Both concern for economic issues and struggling financially were associated with a stronger preference for President Trump in vote choice. Both in exit polls and in our survey, young people who prioritized concern for economic issues showed strong support of President Trump in vote choice. Young people who voted for President Trump were over twice as likely to select jobs and unemployment as a top issue, and 78% ranked cost of living and inflation as a top issue, compared to 51% of Harris supporters. Given the connection between financial challenges and preference for economic issues, it’s not surprising that young people who were struggling financially were more likely to support Trump than Harris (44% vs 33%).

However, young people struggling financially were also more likely to not vote. Among young people who did not vote, 62% of them were struggling financially, while that group made up 38% of voters. Only about a third (35%) of nonvoters were financially stable, compared to 60% of those who did vote. 

This gap in election participation among those who are financially struggling tracks with our research on youth barriers to voting. Our past analyses suggest that people who missed registration deadlines or ran out of time to register were twice as likely to be struggling financially. Being too busy or having a conflicting work schedule are commonly cited barriers to voting, a challenge that is likely heightened for young people struggling to make ends meet. 

With high concern about the economic issues that likely are shaping their financial situation, gaps in voting by socioeconomic status may be perpetuating the financial conditions that are feeding young people’s engagement. Without the time, information, or resources to participate in elections, young people can’t vote for policies that would support them financially, which may create a self-perpetuating cycle of socioeconomic stagnation. 

Other Forms of Engagement Are Also Linked to Finances

Voting isn’t the only type of engagement that exposes gaps between those who are struggling financially and those who are not. Across almost all of the 17 forms of civic action we measured, struggling young people were less active than youth who are financially comfortable. For instance, 33% percent of struggling youth have volunteered for a local organization, compared to half of young people in a stronger financial situation. Even the activity that young people are most likely to participate in, talking to friends about issues and elections, saw significant differences: 58% of youth who sometimes or often struggle financially did this, compared to about 72% of youth who are financially stable. 

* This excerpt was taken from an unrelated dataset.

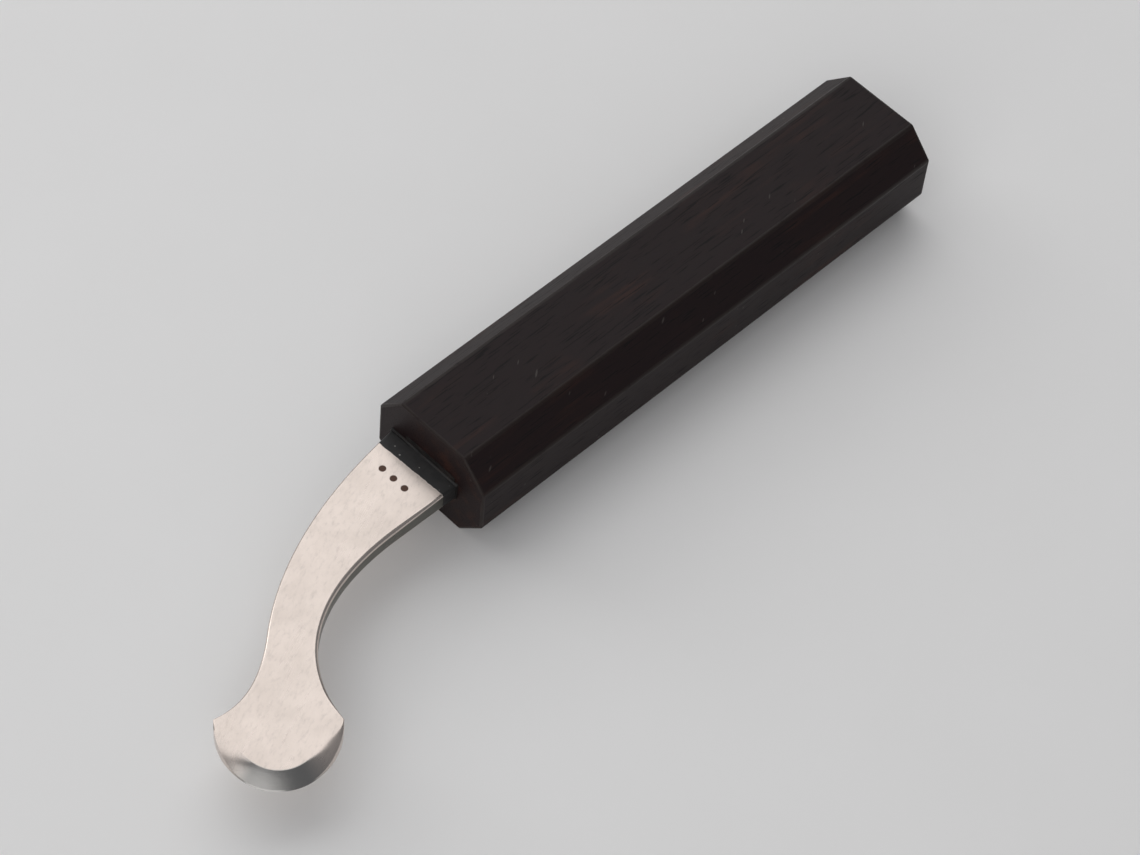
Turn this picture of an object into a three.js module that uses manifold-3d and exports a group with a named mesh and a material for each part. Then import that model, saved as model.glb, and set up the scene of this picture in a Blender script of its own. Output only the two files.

These differences are likely linked to other inequities, such as young people’s access to resources and support that could help them participate. One example is connection to community, which our research has shown supports civic participation and voting. Fifty-five percent of struggling young people never or rarely interact with their community in person, and only 14% do so often or very often. While still a significant portion, only 45% of youth who are financially stable never or rarely have this kind of interaction.

Young people who are struggling financially also appear to trail behind their stable peers in some of the mindsets that support civic life. Their sense of internal efficacy is lower. They are 12 points less likely to agree that they are well-qualified to vote, 15 points less likely to say they have a good understanding of political issues, 11 points less likely to say they feel confident in their ability to participate in political activities, and 10 points less likely to say they can make a difference in their community than their peers who are financially stable. Self-efficacy is often linked to higher rates of participation, and participation can also breed greater self-efficacy and confidence, creating a challenging loop of nonparticipation and low confidence for those with limited access to civic resources. 

We also saw notable trends in how young people lacking financial stability view our democracy and elections. Young people who are struggling financially are less likely to agree that “it is important to me that leaders are chosen through free and fair elections, even if the candidate that I support loses,” with 76% of them agreeing compared to 86% of financially stable young people. And their confidence and trust in American elections today (36% agree) is far lower than their stable peers (57% agree). Across many of our questions about their views on democracy, young people who were struggling financially also responded “neither agree nor disagree” in higher numbers. This indifference may stem from a variety of reasons, like lower access and exposure to civic learning and less time and resources to pay attention to news and information about elections. 

Feeling Supported Helps Struggling Young People Vote

However, not all young people who are struggling financially are completely disengaged. When we look at the young people who are struggling financially but still voted in 2024, they have vastly different experiences across many of the questions we’ve examined so far. In general, they have much higher access to many of the resources that we know support civic participation and voting. 

For instance, there are vast differences in exposure to civic information between those who are struggling and voted in 2024 and those who did not. Half of struggling young people (51%) who voted saw a lot of information about how, when and where to register to vote ahead of the 2024 election, compared to just 18% of those who did not vote. In comparison, half of those who did not vote said they saw “not much” or “none”. Access and exposure to civic information is a vital part of preparing a young person to vote and helping them feel more qualified. In fact, 80% of struggling youth who voted said they felt qualified to vote, compared to 45% of those who did not.

Young people who were struggling financially but voted also reported having greater levels of support in their community, with 43% agreeing that if they want to make a difference in their community, they can get the support they need. Among those who did not vote, only 29% agreed. Not only are young people who aren’t voting not finding support in their community, but they also are less likely to be engaging with their community at all. Thirty-one percent of struggling non-voters said they never interact with their community in-person, compared to 18% of those who did vote. Connections to community, though lacking across all young people, are an important asset for youth civic development and learning.

Digging further into the data suggests that, when young people who are struggling financially get access to support for civic participation, they are more likely to vote. This is not a panacea or a comprehensive solution; improving young people’s financial situation and addressing the marginalization of struggling youth will require structural economic and political reforms that allow all young people to thrive both financially and civically. However, in the absence of immediate sweeping changes to lift young people out of financial hardship, our research suggests that continuing to support struggling youth with civic resources can help to empower and engage them. This requires exposing young people to information about politics and elections, connecting them with their communities, and working to build their political self-efficacy in order to counteract some of the effects of financial wellbeing.